- [Objective]
Extract, without alteration, each line from the start of the listing to the line bearing "ground level up.".

- [Data provided]
***
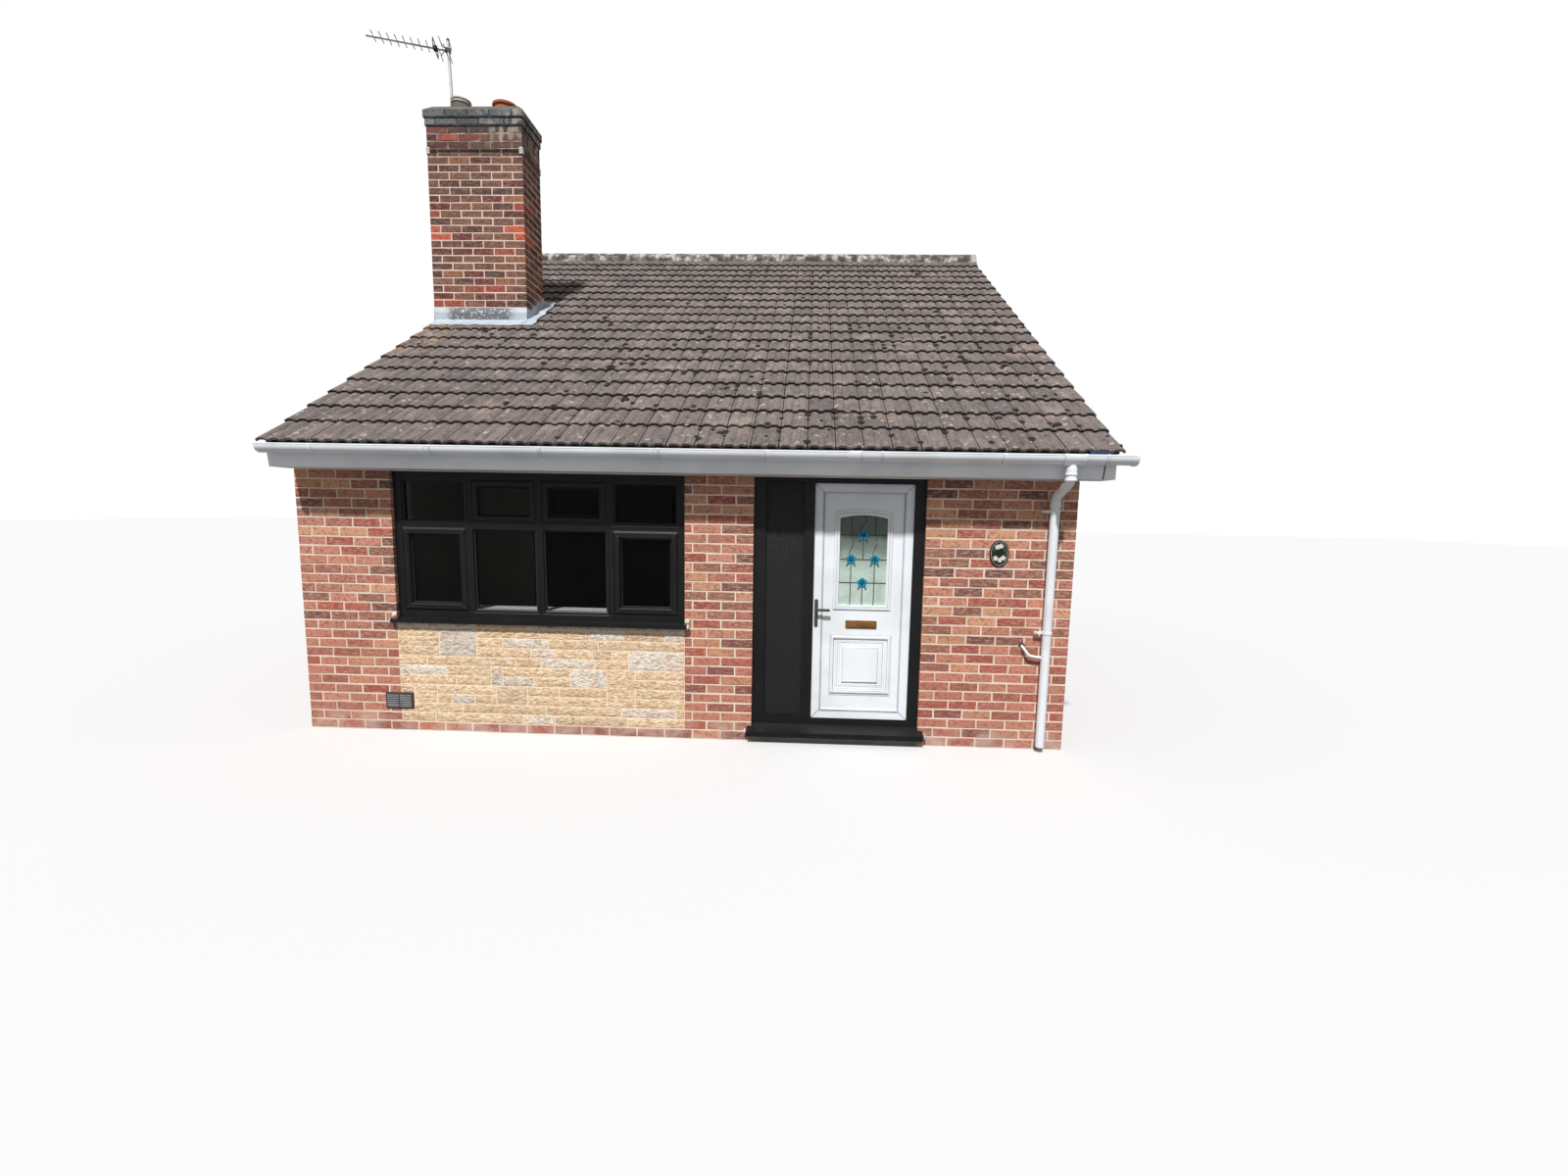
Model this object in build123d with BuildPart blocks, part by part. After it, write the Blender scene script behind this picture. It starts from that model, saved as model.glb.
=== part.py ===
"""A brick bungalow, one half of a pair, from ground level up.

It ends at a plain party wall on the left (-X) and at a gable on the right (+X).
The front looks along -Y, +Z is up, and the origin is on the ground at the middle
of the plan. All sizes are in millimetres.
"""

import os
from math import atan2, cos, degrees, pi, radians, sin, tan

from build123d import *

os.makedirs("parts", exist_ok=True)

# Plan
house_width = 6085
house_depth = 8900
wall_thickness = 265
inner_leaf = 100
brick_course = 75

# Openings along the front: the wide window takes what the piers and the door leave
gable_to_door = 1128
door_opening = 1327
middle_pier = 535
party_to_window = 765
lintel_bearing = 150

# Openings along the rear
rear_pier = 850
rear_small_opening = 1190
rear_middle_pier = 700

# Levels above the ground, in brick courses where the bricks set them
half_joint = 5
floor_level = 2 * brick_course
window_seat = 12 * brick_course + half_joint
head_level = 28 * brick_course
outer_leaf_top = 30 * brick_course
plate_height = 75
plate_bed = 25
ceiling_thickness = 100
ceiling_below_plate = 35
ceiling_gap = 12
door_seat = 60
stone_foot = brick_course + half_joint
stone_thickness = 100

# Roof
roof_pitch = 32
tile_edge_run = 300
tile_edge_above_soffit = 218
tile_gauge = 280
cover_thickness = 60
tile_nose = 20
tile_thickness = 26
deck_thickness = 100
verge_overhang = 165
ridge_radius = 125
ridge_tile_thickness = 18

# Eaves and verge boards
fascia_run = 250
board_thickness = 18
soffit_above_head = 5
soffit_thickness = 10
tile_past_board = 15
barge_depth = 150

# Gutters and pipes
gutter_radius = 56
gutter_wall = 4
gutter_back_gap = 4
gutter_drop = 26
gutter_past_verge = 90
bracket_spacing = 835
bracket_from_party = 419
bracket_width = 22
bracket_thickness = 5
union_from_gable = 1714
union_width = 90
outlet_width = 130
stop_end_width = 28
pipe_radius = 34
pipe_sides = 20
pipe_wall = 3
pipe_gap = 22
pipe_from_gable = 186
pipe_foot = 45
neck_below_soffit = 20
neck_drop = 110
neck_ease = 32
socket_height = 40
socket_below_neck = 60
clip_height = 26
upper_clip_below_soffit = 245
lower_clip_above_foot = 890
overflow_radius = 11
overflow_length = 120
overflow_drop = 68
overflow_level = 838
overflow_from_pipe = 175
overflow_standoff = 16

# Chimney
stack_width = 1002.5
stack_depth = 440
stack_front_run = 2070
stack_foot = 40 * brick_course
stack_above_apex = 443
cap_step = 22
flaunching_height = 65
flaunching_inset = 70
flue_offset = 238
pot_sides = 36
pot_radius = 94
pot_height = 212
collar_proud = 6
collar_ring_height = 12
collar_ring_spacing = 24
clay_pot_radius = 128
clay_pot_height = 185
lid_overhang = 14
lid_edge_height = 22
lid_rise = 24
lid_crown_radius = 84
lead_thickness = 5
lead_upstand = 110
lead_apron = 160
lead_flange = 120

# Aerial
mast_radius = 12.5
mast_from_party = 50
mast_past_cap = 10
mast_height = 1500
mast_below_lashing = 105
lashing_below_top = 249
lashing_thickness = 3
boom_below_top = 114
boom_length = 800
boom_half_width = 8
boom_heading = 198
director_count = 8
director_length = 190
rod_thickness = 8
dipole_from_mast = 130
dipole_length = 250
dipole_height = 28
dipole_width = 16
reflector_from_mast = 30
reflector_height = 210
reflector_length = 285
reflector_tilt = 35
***
- [Written response]
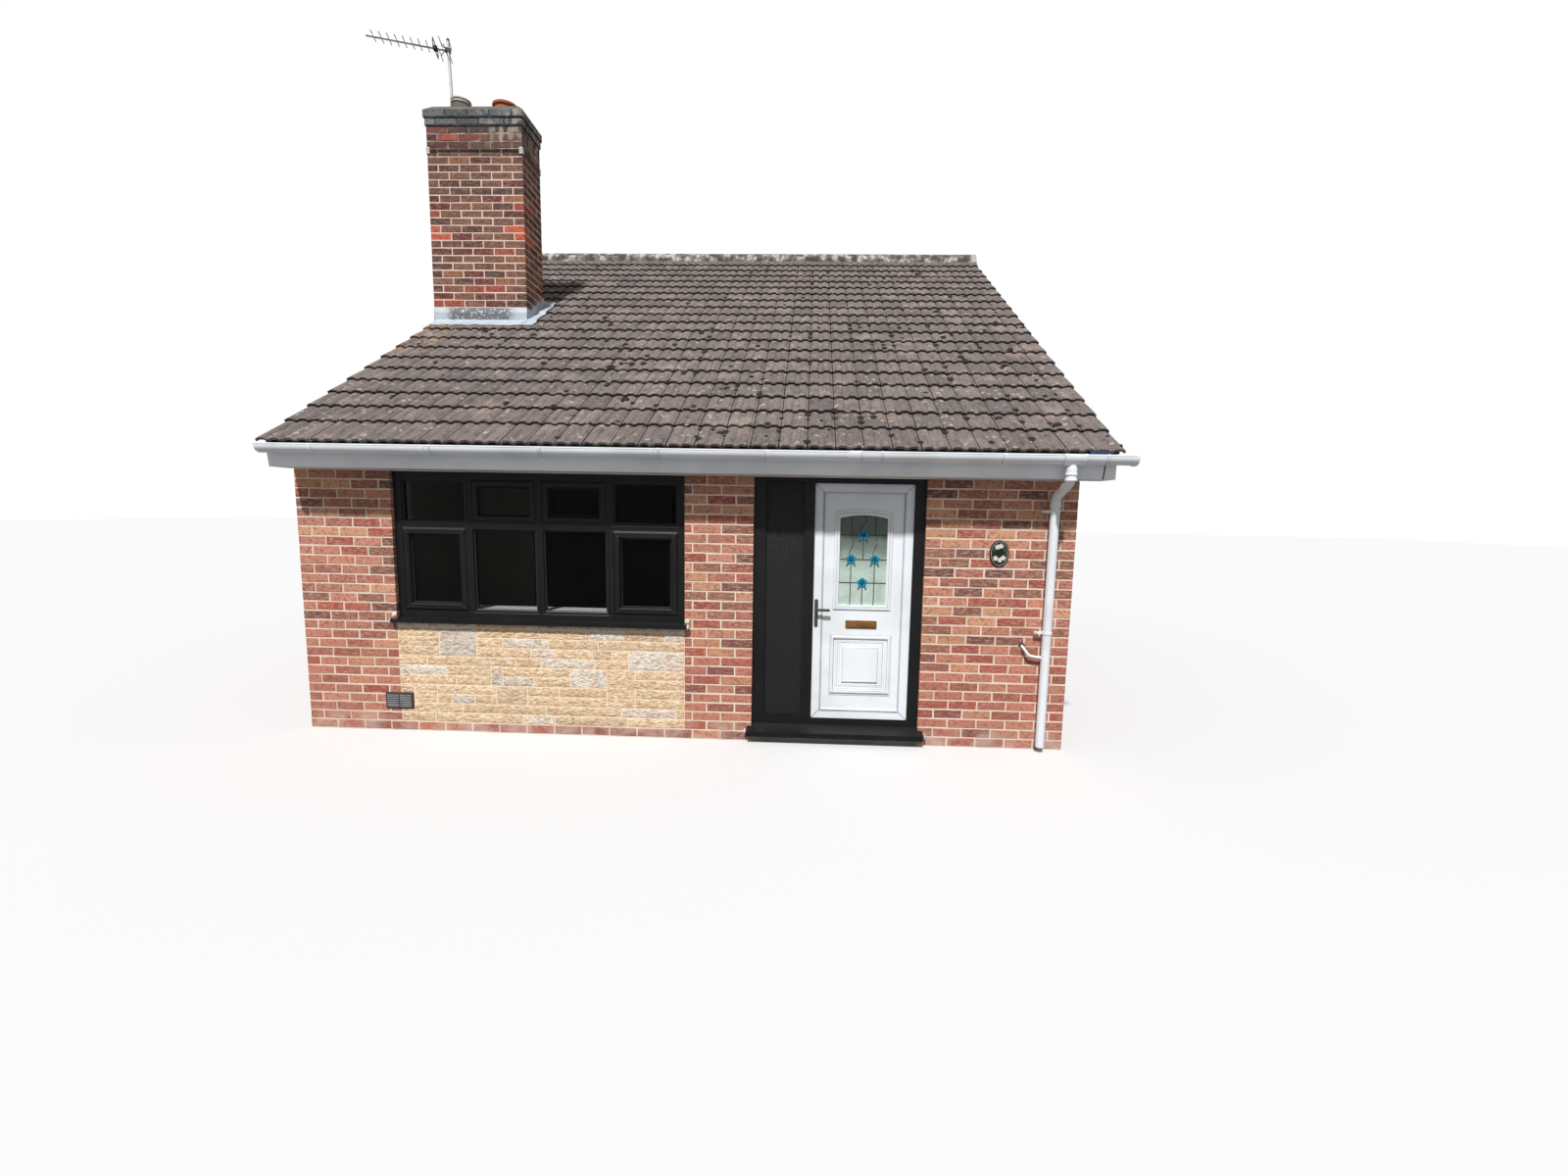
Model this object in build123d with BuildPart blocks, part by part. After it, write the Blender scene script behind this picture. It starts from that model, saved as model.glb.
=== part.py ===
"""A brick bungalow, one half of a pair, from ground level up.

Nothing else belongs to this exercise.